Bagaimana Mendidik Aspek
Karakter?
Pendidikan bukan
sekedar berfungsi sebagai media untuk mengembangkan kemampuan semata,
melainkan juga berfungsi untuk membentuk watak dan peradaban bangsa yang
bermatabat. Dari hal ini maka sebenarnya pendidikan watak (karakter) tidak
bisa ditinggalkan dalam berfungsinya pendidikan. Oleh karena itu, sebagai
fungsi yang melekat pada keberadaan pendidikan nasional untuk membentuk
watak dan peradaban bangsa, pendidikan karakter merupakan manifestasi dari
peran tersebut. Untuk itu, pendidikan karakter menjadi tugas dari semua
pihak yang terlibat dalam usaha pendidikan (pendidik).

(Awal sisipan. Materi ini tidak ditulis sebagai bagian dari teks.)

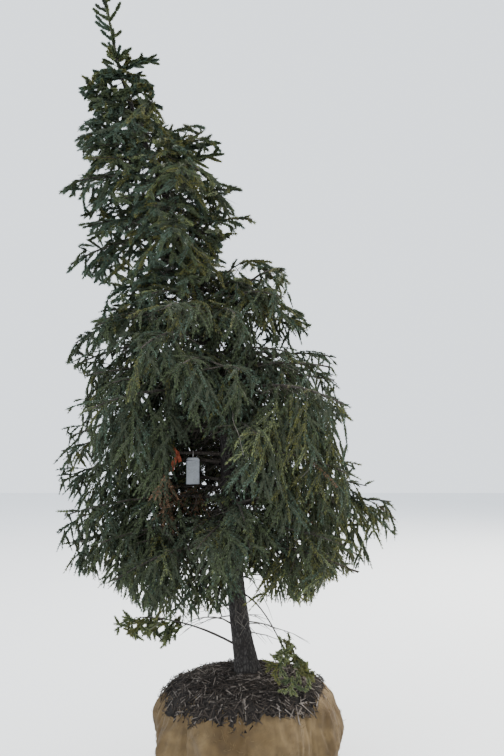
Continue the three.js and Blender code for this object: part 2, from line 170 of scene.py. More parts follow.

Secara umum materi tentang
pendidikan karakter dijelaskan oleh Berkowitz, Battistich,
dan Bier (2008: 442) yang melaporkan bahwa materi pendidikan
karakter sangat luas. Dari hasil penelitiannya dijelaskan bahwa paling
tidak ada 25 variabel yang dapat dipakai sebagai materi pendidikan
karakter. Namun, dari 25 variabel tersebut yang paling umum dilaporkan dan
secara signifikan hanya ada 10, yaitu:
- Perilaku seksual
- Pengetahuan tentang karakter (Character
knowledge)
- Pemahaman tentang moral sosial
- Ketrampilan pemecahan masalah
- Kompetensi emosional
- Hubungan dengan orang lain (Relationships)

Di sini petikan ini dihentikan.